**AIM**
Locate the line that contains "color(rubber_black)" and the line that contains "meanRadius = (innerLand". Copy both of them exactly, together with every line between them, and no others.

**EXTRACTED ENTRIES**
=======
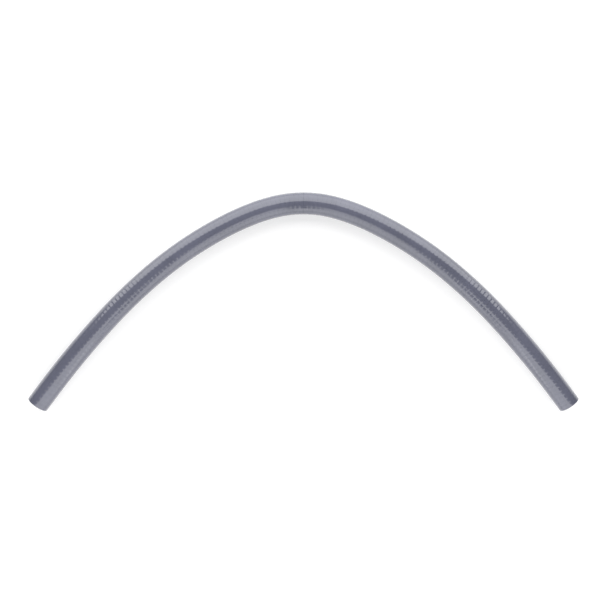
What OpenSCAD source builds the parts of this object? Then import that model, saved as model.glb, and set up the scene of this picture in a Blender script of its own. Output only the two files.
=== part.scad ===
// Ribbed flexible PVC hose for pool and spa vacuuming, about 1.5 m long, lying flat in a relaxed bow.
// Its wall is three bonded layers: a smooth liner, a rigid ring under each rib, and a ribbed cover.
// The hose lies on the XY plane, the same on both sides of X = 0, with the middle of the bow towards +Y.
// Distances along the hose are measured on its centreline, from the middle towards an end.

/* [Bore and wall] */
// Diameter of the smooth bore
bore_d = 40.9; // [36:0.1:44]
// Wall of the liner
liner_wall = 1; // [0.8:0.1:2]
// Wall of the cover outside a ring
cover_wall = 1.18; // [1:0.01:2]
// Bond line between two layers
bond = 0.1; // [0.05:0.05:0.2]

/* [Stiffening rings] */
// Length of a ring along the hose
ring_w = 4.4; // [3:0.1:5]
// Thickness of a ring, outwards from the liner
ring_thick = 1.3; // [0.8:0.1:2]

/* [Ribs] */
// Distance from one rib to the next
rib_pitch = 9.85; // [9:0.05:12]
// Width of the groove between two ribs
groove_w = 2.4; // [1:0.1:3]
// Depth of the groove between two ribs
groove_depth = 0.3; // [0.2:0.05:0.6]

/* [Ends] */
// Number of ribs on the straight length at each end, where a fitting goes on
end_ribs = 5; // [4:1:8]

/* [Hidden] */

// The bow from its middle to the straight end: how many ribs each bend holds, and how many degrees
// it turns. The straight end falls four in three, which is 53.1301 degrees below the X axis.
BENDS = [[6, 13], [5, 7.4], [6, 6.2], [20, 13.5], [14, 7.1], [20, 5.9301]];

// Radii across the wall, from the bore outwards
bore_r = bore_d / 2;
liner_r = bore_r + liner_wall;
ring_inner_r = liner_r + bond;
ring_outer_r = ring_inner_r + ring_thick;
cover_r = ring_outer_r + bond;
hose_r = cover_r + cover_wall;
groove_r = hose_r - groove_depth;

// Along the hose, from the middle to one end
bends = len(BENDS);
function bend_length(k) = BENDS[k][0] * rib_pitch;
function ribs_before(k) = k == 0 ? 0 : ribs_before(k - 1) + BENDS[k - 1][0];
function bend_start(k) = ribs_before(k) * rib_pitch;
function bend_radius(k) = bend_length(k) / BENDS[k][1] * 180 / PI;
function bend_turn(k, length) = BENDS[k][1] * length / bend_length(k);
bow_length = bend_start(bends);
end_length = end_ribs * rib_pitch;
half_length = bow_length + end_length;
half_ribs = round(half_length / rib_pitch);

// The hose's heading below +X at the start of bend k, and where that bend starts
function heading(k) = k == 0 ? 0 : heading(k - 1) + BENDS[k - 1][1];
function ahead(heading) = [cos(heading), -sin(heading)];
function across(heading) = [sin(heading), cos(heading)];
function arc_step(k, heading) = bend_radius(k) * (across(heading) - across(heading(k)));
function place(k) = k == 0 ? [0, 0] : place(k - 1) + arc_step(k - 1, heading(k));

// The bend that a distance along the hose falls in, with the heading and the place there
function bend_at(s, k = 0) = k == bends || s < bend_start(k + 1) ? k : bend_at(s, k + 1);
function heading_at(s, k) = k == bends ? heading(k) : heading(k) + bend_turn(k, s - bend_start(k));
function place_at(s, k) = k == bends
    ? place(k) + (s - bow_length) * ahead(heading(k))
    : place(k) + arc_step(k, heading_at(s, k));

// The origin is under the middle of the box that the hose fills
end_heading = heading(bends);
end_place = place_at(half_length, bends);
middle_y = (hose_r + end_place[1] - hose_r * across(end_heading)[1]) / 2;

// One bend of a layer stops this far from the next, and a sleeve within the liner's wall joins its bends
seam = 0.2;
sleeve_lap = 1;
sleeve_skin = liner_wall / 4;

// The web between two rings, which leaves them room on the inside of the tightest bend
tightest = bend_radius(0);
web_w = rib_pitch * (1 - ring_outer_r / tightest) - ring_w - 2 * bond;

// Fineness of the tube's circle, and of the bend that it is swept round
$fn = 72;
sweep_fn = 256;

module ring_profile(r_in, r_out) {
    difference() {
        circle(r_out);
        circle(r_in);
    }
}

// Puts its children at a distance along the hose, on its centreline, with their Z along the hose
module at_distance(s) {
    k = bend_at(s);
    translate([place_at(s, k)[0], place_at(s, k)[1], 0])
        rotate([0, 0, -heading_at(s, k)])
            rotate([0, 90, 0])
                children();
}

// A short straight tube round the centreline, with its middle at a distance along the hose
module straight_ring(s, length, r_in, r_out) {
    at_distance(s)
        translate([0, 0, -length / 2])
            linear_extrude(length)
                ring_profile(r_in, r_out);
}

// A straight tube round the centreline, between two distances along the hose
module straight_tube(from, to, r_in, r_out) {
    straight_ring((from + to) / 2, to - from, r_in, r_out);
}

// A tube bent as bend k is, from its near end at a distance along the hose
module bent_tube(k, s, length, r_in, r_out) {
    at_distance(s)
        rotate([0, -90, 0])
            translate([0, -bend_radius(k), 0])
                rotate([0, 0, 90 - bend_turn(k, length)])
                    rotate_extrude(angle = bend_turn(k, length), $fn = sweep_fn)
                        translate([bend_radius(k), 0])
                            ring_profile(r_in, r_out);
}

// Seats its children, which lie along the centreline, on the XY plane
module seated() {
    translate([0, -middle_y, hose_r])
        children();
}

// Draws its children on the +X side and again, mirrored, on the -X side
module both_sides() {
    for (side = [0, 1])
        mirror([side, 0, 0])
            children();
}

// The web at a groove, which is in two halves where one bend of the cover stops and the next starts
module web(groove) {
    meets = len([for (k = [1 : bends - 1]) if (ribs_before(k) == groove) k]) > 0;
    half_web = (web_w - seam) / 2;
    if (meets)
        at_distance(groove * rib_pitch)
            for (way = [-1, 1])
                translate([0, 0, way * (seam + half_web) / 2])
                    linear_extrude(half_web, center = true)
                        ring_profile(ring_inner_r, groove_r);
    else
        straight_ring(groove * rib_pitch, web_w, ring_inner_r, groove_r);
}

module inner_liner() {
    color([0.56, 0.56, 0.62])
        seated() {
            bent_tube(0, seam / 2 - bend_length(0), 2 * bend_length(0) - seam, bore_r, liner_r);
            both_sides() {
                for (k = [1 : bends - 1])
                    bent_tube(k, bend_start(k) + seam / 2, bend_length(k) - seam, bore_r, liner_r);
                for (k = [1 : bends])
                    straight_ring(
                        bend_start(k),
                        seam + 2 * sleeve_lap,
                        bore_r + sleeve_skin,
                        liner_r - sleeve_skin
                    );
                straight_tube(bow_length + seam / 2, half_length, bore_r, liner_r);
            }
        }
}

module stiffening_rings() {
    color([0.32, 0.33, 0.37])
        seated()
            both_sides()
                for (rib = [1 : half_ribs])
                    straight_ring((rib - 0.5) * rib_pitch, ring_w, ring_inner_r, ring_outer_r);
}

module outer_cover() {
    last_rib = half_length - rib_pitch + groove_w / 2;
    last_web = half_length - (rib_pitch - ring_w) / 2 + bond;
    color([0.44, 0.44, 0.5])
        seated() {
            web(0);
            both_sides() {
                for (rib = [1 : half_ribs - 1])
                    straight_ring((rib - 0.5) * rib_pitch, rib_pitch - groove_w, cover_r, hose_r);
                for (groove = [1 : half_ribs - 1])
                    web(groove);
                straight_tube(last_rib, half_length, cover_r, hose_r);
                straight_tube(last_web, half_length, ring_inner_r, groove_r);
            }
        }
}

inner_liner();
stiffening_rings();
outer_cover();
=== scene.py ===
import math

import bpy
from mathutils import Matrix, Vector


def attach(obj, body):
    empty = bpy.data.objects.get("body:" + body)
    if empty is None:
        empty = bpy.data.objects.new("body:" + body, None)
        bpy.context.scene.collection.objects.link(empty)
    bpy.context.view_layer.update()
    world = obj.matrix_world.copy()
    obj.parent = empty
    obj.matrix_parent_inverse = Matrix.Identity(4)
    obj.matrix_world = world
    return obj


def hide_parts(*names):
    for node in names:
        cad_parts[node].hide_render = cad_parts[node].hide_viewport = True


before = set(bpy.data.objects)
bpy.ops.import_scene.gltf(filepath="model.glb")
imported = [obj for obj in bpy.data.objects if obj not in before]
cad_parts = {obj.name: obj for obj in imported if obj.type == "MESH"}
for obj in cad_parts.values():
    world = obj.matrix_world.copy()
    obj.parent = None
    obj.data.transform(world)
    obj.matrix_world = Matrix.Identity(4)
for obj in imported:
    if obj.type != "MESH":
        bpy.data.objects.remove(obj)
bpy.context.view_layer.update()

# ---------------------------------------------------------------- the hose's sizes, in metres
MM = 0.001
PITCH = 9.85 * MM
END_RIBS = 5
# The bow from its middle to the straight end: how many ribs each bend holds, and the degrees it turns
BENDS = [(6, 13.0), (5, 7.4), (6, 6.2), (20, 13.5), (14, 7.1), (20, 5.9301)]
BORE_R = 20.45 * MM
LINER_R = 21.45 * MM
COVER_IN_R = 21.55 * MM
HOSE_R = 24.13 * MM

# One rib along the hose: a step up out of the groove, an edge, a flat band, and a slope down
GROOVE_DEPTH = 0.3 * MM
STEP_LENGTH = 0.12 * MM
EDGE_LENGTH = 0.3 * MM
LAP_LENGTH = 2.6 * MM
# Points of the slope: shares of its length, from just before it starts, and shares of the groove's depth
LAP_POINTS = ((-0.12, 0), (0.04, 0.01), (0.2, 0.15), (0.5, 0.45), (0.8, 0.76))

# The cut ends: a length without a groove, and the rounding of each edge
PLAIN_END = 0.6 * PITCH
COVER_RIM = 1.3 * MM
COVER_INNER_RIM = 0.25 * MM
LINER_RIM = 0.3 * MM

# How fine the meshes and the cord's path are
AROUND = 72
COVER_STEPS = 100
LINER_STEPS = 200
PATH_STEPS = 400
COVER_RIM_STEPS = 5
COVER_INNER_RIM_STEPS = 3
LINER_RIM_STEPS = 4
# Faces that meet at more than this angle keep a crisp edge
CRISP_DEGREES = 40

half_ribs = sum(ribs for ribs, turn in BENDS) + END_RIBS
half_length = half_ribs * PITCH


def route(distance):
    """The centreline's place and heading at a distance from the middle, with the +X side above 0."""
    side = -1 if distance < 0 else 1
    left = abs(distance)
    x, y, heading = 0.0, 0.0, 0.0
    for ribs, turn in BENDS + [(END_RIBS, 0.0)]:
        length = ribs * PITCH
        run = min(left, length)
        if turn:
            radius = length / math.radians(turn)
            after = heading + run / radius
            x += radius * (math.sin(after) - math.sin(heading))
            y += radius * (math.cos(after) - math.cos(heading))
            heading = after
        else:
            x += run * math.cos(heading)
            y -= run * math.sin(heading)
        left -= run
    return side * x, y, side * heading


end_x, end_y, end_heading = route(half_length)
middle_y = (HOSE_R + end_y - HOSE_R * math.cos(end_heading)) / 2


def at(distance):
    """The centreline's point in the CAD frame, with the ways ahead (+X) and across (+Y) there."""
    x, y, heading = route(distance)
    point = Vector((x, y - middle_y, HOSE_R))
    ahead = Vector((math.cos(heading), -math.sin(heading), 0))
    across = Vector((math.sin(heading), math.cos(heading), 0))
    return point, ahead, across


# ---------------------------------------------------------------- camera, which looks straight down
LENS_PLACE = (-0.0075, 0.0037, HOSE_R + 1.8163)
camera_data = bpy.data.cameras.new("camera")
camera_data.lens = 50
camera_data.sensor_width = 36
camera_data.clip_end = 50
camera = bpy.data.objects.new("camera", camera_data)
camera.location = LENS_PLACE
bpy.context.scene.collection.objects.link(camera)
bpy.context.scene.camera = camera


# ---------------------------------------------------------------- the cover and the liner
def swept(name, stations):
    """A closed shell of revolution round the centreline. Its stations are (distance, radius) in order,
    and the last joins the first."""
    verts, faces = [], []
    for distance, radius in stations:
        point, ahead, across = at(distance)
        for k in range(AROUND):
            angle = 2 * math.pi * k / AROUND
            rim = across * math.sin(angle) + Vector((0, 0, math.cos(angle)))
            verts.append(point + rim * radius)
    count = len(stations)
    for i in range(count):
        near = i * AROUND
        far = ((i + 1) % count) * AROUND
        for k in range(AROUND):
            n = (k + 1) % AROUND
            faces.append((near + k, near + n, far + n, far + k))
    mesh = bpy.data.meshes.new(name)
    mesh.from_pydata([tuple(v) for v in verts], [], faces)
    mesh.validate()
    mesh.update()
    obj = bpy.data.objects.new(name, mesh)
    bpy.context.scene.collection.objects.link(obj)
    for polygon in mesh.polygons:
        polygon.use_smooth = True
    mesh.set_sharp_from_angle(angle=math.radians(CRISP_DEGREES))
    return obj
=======
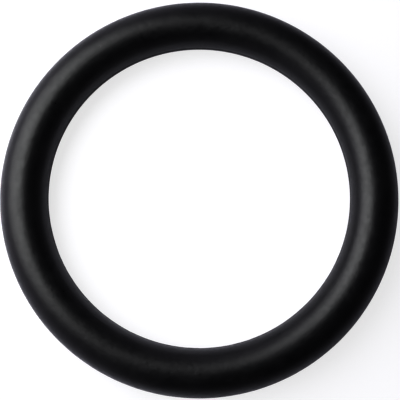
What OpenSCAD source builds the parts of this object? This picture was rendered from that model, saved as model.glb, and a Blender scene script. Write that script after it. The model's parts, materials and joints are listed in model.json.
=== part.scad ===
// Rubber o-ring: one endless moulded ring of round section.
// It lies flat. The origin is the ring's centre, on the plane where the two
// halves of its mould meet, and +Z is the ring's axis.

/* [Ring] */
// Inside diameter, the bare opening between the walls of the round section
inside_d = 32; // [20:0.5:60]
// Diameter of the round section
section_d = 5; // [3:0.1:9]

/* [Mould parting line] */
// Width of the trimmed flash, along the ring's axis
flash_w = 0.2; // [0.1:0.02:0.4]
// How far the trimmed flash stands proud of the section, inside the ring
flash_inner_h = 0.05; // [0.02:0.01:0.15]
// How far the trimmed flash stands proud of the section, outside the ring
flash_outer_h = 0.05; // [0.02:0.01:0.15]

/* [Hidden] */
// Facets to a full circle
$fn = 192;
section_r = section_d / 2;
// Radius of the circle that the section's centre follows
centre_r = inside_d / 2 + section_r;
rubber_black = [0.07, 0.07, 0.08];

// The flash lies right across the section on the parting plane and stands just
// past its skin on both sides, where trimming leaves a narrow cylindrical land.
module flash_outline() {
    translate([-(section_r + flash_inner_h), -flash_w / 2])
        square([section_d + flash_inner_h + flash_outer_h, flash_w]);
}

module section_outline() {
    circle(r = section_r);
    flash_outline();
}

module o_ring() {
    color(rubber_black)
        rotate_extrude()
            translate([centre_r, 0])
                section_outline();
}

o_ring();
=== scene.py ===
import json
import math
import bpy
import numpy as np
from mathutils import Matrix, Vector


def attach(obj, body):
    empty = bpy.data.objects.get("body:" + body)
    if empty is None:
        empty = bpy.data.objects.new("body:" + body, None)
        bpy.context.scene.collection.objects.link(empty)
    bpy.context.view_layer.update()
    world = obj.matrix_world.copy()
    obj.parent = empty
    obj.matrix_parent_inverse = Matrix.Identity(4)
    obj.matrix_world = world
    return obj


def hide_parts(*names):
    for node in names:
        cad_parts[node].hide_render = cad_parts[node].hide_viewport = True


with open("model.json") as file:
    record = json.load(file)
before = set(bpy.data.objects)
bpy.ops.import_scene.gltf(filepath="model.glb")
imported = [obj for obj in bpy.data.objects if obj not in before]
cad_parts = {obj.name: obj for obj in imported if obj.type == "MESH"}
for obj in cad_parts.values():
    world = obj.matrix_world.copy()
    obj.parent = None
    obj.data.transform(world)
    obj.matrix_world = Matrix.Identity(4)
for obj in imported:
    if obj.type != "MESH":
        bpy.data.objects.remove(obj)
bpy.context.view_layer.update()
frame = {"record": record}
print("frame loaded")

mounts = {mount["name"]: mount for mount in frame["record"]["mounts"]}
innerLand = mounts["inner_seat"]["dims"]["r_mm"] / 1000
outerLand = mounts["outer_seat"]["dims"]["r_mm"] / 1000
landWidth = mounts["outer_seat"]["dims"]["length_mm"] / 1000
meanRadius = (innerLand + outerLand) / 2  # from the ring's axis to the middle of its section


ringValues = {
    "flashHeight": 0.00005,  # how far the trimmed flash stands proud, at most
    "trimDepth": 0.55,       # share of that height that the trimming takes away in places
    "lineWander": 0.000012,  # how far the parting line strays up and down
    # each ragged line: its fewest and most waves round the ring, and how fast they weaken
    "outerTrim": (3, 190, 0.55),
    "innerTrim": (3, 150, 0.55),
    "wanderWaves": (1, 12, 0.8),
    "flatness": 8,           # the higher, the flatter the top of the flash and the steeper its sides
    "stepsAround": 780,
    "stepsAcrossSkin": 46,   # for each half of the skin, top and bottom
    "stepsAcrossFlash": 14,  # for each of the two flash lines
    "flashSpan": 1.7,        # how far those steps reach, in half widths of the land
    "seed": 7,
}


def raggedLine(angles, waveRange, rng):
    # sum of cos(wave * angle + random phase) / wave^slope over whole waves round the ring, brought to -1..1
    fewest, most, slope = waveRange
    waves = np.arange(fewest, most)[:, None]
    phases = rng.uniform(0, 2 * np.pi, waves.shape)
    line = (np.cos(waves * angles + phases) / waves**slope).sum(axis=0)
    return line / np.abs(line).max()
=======
**THE RESPONSE**
    color(rubber_black)
        rotate_extrude()
            translate([centre_r, 0])
                section_outline();
}

o_ring();
=== scene.py ===
import json
import math
import bpy
import numpy as np
from mathutils import Matrix, Vector


def attach(obj, body):
    empty = bpy.data.objects.get("body:" + body)
    if empty is None:
        empty = bpy.data.objects.new("body:" + body, None)
        bpy.context.scene.collection.objects.link(empty)
    bpy.context.view_layer.update()
    world = obj.matrix_world.copy()
    obj.parent = empty
    obj.matrix_parent_inverse = Matrix.Identity(4)
    obj.matrix_world = world
    return obj


def hide_parts(*names):
    for node in names:
        cad_parts[node].hide_render = cad_parts[node].hide_viewport = True


with open("model.json") as file:
    record = json.load(file)
before = set(bpy.data.objects)
bpy.ops.import_scene.gltf(filepath="model.glb")
imported = [obj for obj in bpy.data.objects if obj not in before]
cad_parts = {obj.name: obj for obj in imported if obj.type == "MESH"}
for obj in cad_parts.values():
    world = obj.matrix_world.copy()
    obj.parent = None
    obj.data.transform(world)
    obj.matrix_world = Matrix.Identity(4)
for obj in imported:
    if obj.type != "MESH":
        bpy.data.objects.remove(obj)
bpy.context.view_layer.update()
frame = {"record": record}
print("frame loaded")

mounts = {mount["name"]: mount for mount in frame["record"]["mounts"]}
innerLand = mounts["inner_seat"]["dims"]["r_mm"] / 1000
outerLand = mounts["outer_seat"]["dims"]["r_mm"] / 1000
landWidth = mounts["outer_seat"]["dims"]["length_mm"] / 1000
meanRadius = (innerLand + outerLand) / 2  # from the ring's axis to the middle of its section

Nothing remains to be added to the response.